GOAL OF THE EXERCISE: Restrict the output to the lines below starting at the one that contains "module connector_contacts() color(BRASS)" and ending at the one that contains "in imported if", and restate them word for word, both ends included.

***** COLLECTED MATERIAL *****

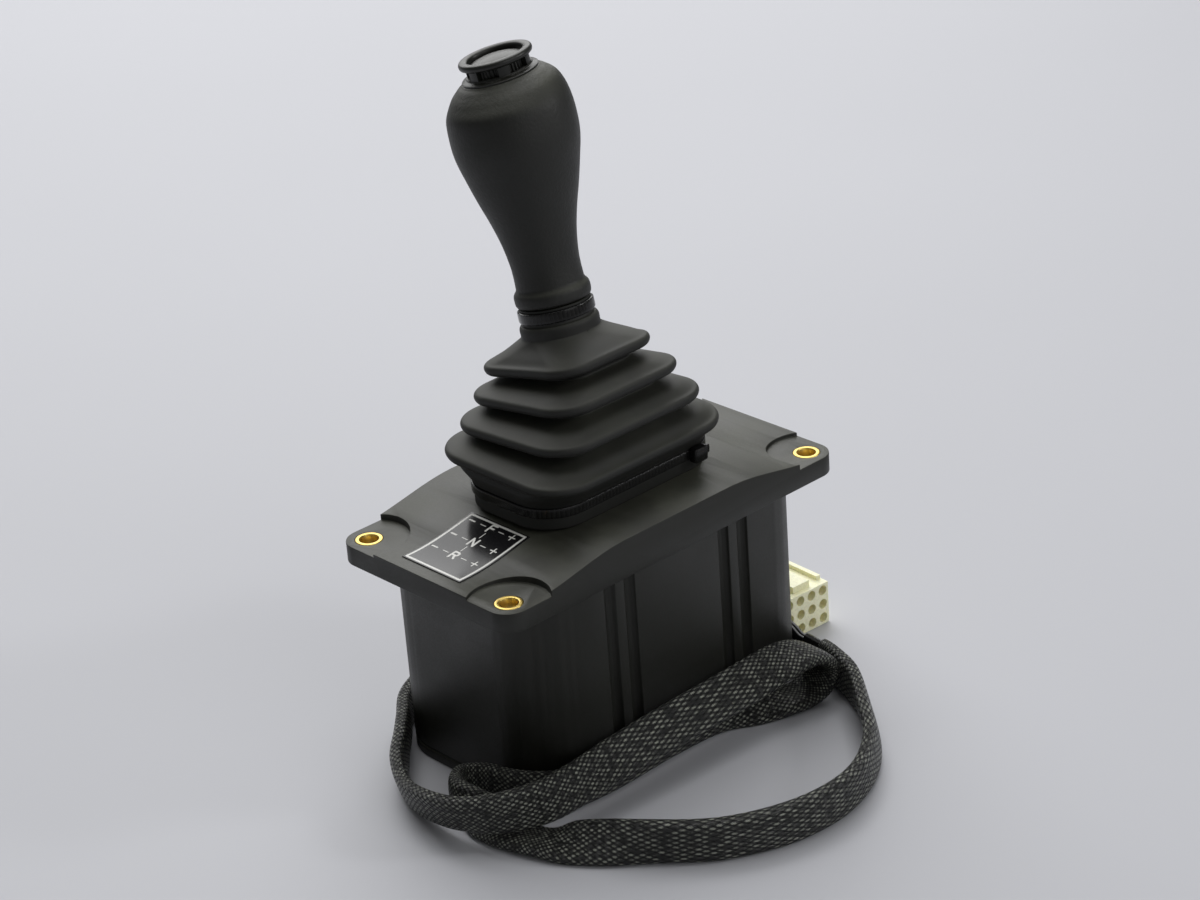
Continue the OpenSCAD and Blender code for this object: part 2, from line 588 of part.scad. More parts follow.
// The sleeve from the grommet to its cut end, chosen by hand: each point has a place in plan, the height of
// the sleeve's lower edge above the floor, and the direction of the sleeve's width.
sleeve_route = [
    [[-8, 37.1, 8], [0, 0, 1]], [[-8, 39, 8], [0, 0, 1]], [[-9.8, 42.6, 7.6], [0, 0, 1]],
    [[-16, 45.2, 6.2], [0, 0, 1]], [[-28, 43, 3.2], [0, 0, 1]], [[-40, 39.8, 0.8], [0, 0, 1]],
    [[-49.5, 35.2, 0.2], [0, 0, 1]], [[-56.6, 27.8, 0.1], [0, 0, 1]], [[-64.2, 20, 0.1], [0, 0, 1]],
    [[-73.2, 10, 0.2], [-0.2, 0, 1]], [[-79.6, -2, 0.8], [-0.4, -0.1, 1]],
    [[-82.4, -14, 2.8], [-0.4, -0.1, 1]], [[-81.6, -26, 4.6], [-0.3, -0.2, 1]],
    [[-75.5, -35.5, 5.3], [-0.1, 0, 1]], [[-64, -41.8, 6.2], [0, 0.2, 1]], [[-52, -44, 7.8], [0, 0.3, 1]],
    [[-37, -45.2, 10], [0, 0.4, 1]], [[-14, -45.6, 11.2], [0, 0.6, 1]], [[12, -45.8, 12.1], [0, 0.8, 0.9]],
    [[28, -46.5, 14.7], [0, 1, 0.5]], [[38.5, -47.1, 14.7], [0, 1, 0.1]], [[44.4, -47.4, 9.6], [0, 1, 0]],
    [[42.8, -47.1, 3.8], [0, 1, 0]], [[36, -45.4, 0.3], [0, 1, 0]], [[24, -42, 0.1], [0, 0.7, 0.5]],
    [[11, -38.4, 0.1], [0, 0.2, 1]], [[-8, -37.4, 0.1], [0, 0, 1]], [[-36, -37.4, 0.1], [0, 0, 1]],
    [[-50.6, -33.8, 0.1], [0, 0, 1]], [[-58.2, -25, 0.1], [0, 0, 1]], [[-61.5, -15.5, 0.1], [0, 0, 1]],
    [[-66.5, -10.4, 0.1], [0, 0, 1]], [[-71.6, -13.2, 0.1], [0, 0, 1]], [[-72.8, -20.5, 0.1], [0.2, 0, 1]],
    [[-71.2, -29, 0.1], [1, 0.2, 0.5]], [[-69.8, -37.5, 0.1], [1, 0.2, 0]], [[-67, -46, 0.1], [1, 0.4, 0]],
    [[-62.5, -56.5, 0.1], [0.7, 0.6, 0.8]], [[-54, -70, 0.1], [0.1, 0.1, 1]],
    [[-38, -86.3, 0.1], [0, 0, 1]], [[-17, -95.6, 0.1], [0, 0, 1]], [[4, -95.8, 0.1], [0, 0, 1]],
    [[23, -86.5, 0.1], [-0.1, 0.1, 1]], [[38, -70.5, 0.1], [-0.2, 0.1, 1]], [[47, -57.5, 0.1], [0, 0, 1]],
    [[51.5, -46, 0.1], [0, 0, 1]], [[52.5, -40.8, 0.1], [0, 0, 1]]];

// Half the height of the flat section when its width points along w.
function half_height(w) = let (u = w[2] / norm(w)) sqrt(pow(sleeve_w / 2 * u, 2) + pow(sleeve_t / 2, 2) * (1 - u * u));
function on_floor(p, w) = [p[0], p[1], floor_z + p[2] + half_height(w)];

// The cord's pieces lie this far from what they run up to.
gap_cord = 0.3;

// The route is smoothed to a ring about every dozen millimetres of sleeve.
sleeve_path = spline([for (p = sleeve_route) on_floor(p[0], p[1])], 2);
sleeve_wide = spline([for (p = sleeve_route) p[1]], 2);

module cable_sleeve() color([0.15, 0.15, 0.14])
    flat_tube(sleeve_path, sleeve_wide, sleeve_w / 2, sleeve_t / 2, 10);

ways_x = 4;
ways_z = 3;
conn_x = ways_x * way_pitch;
conn_z = ways_z * way_pitch - 0.2;
conn_l = 22;
conn_wall = 0.6;
cavity_r = 1.65;

// A short shrink tube closes the sleeve's end over its wires.
end_l = 7.5;
end_place = sleeve_path[len(sleeve_path) - 1];
end_way = heading(sleeve_path, len(sleeve_path) - 1);
bundle_w = 9.2;
bundle_t = 2.6;

module sleeve_end() color(GLOSS)
    flat_tube([for (d = [gap_cord, end_l / 2, end_l]) end_place + end_way * d], [[0, 0, 1], [0, 0, 1], [0, 0, 1]],
        bundle_w / 2 + 1, bundle_t / 2 + 1.2, 16);

// The wires run as a flat ribbon between the box and the connector and turn back into its rear.
bundle_start = end_place + end_way * (end_l + gap_cord);
bundle_z = floor_z + conn_z / 2;
bundle_route = [bundle_start, bundle_start + end_way * 3, [55.8, -25.5, bundle_z], [58, -18, bundle_z],
    [58.2, -7, bundle_z], [58.8, 4.5, bundle_z], [61.5, 11.6, bundle_z], [66.8, 14, bundle_z],
    [70.8, 11, bundle_z], [71.2, 4.5, bundle_z], [70.8, 0.9, bundle_z]];

module wire_bundle() color([0.2, 0.2, 0.2]) {
    path = spline(bundle_route, 3);
    flat_tube(path, [for (p = path) [0, 0, 1]], bundle_w / 2, bundle_t / 2, 10);
}

module inner_harness() color([0.2, 0.2, 0.2]) {
    side = header_y + 7;
    mid = board_z + board_t + header_h / 2;
    path = spline([[grommet_x, body_y / 2 + 2.2, grommet_z], [grommet_x, body_y / 2, grommet_z],
        [grommet_x, side + 11, grommet_z + 0.6], [grommet_x, side + 7.2, mid - 3.2], [grommet_x, side + 4.4, mid - 0.6],
        [grommet_x, side + 2, mid], [grommet_x, side + 0.6, mid], [grommet_x, side, mid]], 2);
    flat_tube(path, [for (p = path) [1, 0, 0]], cable_r, cable_r, 10);
}

// The connector's own frame: mating face towards -Y, ways along X in rows up Z.
module on_connector() translate([70.3, -7, floor_z + conn_z / 2]) rotate([0, 0, -3]) children();

module each_way() for (i = [0 : ways_x - 1], k = [0 : ways_z - 1])
    translate([(i - (ways_x - 1) / 2) * way_pitch, 0, (k - (ways_z - 1) / 2) * way_pitch]) children();

module connector_housing() color(CREAM) on_connector() difference() {
    union() {
        translate([-conn_x / 2, -conn_l / 2, -conn_z / 2]) cube([conn_x, conn_l, conn_z]);
        translate([-3.5, -conn_l / 2 + 2, conn_z / 2 - eps]) cube([7, 3, 2.2]);
        translate([-3.5, -conn_l / 2 + 4, conn_z / 2 + 1.2]) cube([7, 12, 1]);
        for (s = [-1, 1]) translate([s * (conn_x / 2 - 1.2) - 0.8, -conn_l / 2 + 3, conn_z / 2 - eps])
            cube([1.6, 15, 1.4]);
    }
    each_way() pin_y(cavity_r, -conn_l / 2 - 1, conn_l / 2 - 6);
    translate([-conn_x / 2 + conn_wall, conn_l / 2 - 7, -conn_z / 2 + conn_wall])
        cube([conn_x - 2 * conn_wall, 8, conn_z - 2 * conn_wall]);
}

module connector_contacts() color(BRASS) on_connector() each_way() difference() {
    pin_y(cavity_r - 0.05, -conn_l / 2 + 3, conn_l / 2 - 4);
    pin_y(cavity_r - 0.6, -conn_l / 2 + 2, conn_l / 2 - 9);
}

housing();
bottom_cover();
cover_gasket();
cover_screws();
flange_bushings();
label();
boot();
boot_base_tie();
boot_neck_tie();
gimbal_bracket();
bracket_screws();
pivot_bushes();
yoke();
yoke_pins();
cross_pin();
pin_clips();
detent_plate();
detent_screws();
detent_ball();
detent_spring();
centring_springs();
lever_hub();
lever_shaft();
magnet_holder();
magnet();
grip();
button_guard();
push_button();
button_switch();
button_spring();
circuit_board();
board_chips();
hall_sensors();
board_header();
board_screws();
inner_harness();
cable_grommet();
cable_sleeve();
sleeve_end();
wire_bundle();
connector_housing();
connector_contacts();
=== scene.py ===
import math

import bmesh
import bpy
import numpy as np
from bpy.props import FloatProperty, FloatVectorProperty, PointerProperty
from mathutils import Matrix, Vector


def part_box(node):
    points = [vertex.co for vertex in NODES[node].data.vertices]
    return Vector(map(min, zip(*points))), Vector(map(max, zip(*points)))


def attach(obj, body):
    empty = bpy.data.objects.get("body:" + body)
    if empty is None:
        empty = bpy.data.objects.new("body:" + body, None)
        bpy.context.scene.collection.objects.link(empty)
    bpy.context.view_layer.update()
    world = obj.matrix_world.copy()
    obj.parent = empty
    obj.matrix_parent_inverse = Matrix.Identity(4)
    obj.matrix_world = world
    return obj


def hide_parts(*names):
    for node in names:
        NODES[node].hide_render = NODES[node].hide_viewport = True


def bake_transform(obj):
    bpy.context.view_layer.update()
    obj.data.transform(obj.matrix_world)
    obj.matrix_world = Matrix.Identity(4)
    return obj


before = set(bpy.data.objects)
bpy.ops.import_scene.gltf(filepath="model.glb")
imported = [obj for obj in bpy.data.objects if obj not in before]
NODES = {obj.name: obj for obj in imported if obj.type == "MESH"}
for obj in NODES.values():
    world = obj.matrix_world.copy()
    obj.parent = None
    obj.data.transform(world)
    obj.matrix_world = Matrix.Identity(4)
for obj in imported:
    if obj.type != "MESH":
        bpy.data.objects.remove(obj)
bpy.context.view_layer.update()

bl_info = {
    "name": "Industrial Joystick",
    "version": (1, 0, 0),
    "blender": (4, 5, 0),
    "location": "View3D > Sidebar > Joystick",
    "description": "A flange-mounted cab joystick with a pleated boot, a cranked grip and a braided lead",
    "category": "Object",
}

MM = 0.001


def size(name, default, description):
    """A length property in millimetres of the real thing, kept in metres."""
    return FloatProperty(name=name, description=description, default=default * MM, min=0.0, unit="LENGTH")


def tint(name, rgb, description):
    """A colour property."""
    return FloatVectorProperty(name=name, description=description, default=rgb, size=3, min=0.0, max=1.0,
                               subtype="COLOR")


class JoystickSizes(bpy.types.PropertyGroup):
    """Sizes that the pieces made here share with the frame."""
    crank: FloatProperty(name="Crank", description="Angle of the bend in the lever",
                         default=math.radians(13), subtype="ANGLE")
    bend: size("Bend height", 17, "Height of the bend above the flange ears")
    neck: size("Neck length", 43.5, "Length from the bend to the grip's lip")
    grip_length: size("Grip length", 67.6, "Length of the grip")
    grip_width: size("Grip diameter", 37, "Largest diameter of the grip")
    foot_x: size("Boot foot length", 69, "Length of the boot's foot")
    foot_y: size("Boot foot width", 40, "Width of the boot's foot")
    foot_r: size("Boot foot corner", 13, "Corner radius of the boot's foot")
    rubber: size("Rubber thickness", 1.7, "Thickness of the boot")
    fold: size("Pleat depth", 6.6, "How far the valleys lie inside the lips")
    tie_height: size("Base tie height", 9.7, "Height of the lower edge of the base tie")
    sleeve_width: size("Sleeve width", 13, "Width of the flat braided sleeve")
    sleeve_thick: size("Sleeve thickness", 4.4, "Thickness of the flat braided sleeve")
    strand: size("Braid pitch", 2.2, "Length of one diamond of the braid")


class JoystickColours(bpy.types.PropertyGroup):
    """Colours of the finishes."""
    housing: tint("Housing", (0.0120, 0.0125, 0.0092), "Moulded nylon of the box and flange")
    boot: tint("Boot", (0.0085, 0.0090, 0.0070), "Rubber of the boot")
    grip: tint("Grip", (0.0075, 0.0080, 0.0060), "Soft elastomer of the grip")
    gloss: tint("Gloss black", (0.006, 0.006, 0.006), "Cable ties and button guard")
    film: tint("Label film", (0.008, 0.008, 0.009), "Ground of the label")
    ink: tint("Label print", (0.78, 0.78, 0.74), "Lines and letters of the label")
    brass: tint("Brass", (0.74, 0.55, 0.17), "Bolt bushings and contacts")
    plug: tint("Plug", (0.97, 0.95, 0.66), "Natural nylon of the connector")
    braid: tint("Braid", (0.0065, 0.0070, 0.0060), "Monofilament of the sleeve")
    # Painted highlight: this colour is painted on the tops of the braid's crossings in place of light.
    painted_glint: tint("Braid glint", (0.50, 0.52, 0.44), "Light caught on the crossings of the braid")
    steel: tint("Steel", (0.60, 0.61, 0.62), "Zinc-plated parts of the mechanism")
    board: tint("Board", (0.035, 0.16, 0.07), "Solder mask of the circuit board")
    floor: tint("Floor", (0.52, 0.525, 0.56), "The surface it stands on")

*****

WRITTEN RESPONSE:
module connector_contacts() color(BRASS) on_connector() each_way() difference() {
    pin_y(cavity_r - 0.05, -conn_l / 2 + 3, conn_l / 2 - 4);
    pin_y(cavity_r - 0.6, -conn_l / 2 + 2, conn_l / 2 - 9);
}

housing();
bottom_cover();
cover_gasket();
cover_screws();
flange_bushings();
label();
boot();
boot_base_tie();
boot_neck_tie();
gimbal_bracket();
bracket_screws();
pivot_bushes();
yoke();
yoke_pins();
cross_pin();
pin_clips();
detent_plate();
detent_screws();
detent_ball();
detent_spring();
centring_springs();
lever_hub();
lever_shaft();
magnet_holder();
magnet();
grip();
button_guard();
push_button();
button_switch();
button_spring();
circuit_board();
board_chips();
hall_sensors();
board_header();
board_screws();
inner_harness();
cable_grommet();
cable_sleeve();
sleeve_end();
wire_bundle();
connector_housing();
connector_contacts();
=== scene.py ===
import math

import bmesh
import bpy
import numpy as np
from bpy.props import FloatProperty, FloatVectorProperty, PointerProperty
from mathutils import Matrix, Vector


def part_box(node):
    points = [vertex.co for vertex in NODES[node].data.vertices]
    return Vector(map(min, zip(*points))), Vector(map(max, zip(*points)))


def attach(obj, body):
    empty = bpy.data.objects.get("body:" + body)
    if empty is None:
        empty = bpy.data.objects.new("body:" + body, None)
        bpy.context.scene.collection.objects.link(empty)
    bpy.context.view_layer.update()
    world = obj.matrix_world.copy()
    obj.parent = empty
    obj.matrix_parent_inverse = Matrix.Identity(4)
    obj.matrix_world = world
    return obj


def hide_parts(*names):
    for node in names:
        NODES[node].hide_render = NODES[node].hide_viewport = True


def bake_transform(obj):
    bpy.context.view_layer.update()
    obj.data.transform(obj.matrix_world)
    obj.matrix_world = Matrix.Identity(4)
    return obj


before = set(bpy.data.objects)
bpy.ops.import_scene.gltf(filepath="model.glb")
imported = [obj for obj in bpy.data.objects if obj not in before]
NODES = {obj.name: obj for obj in imported if obj.type == "MESH"}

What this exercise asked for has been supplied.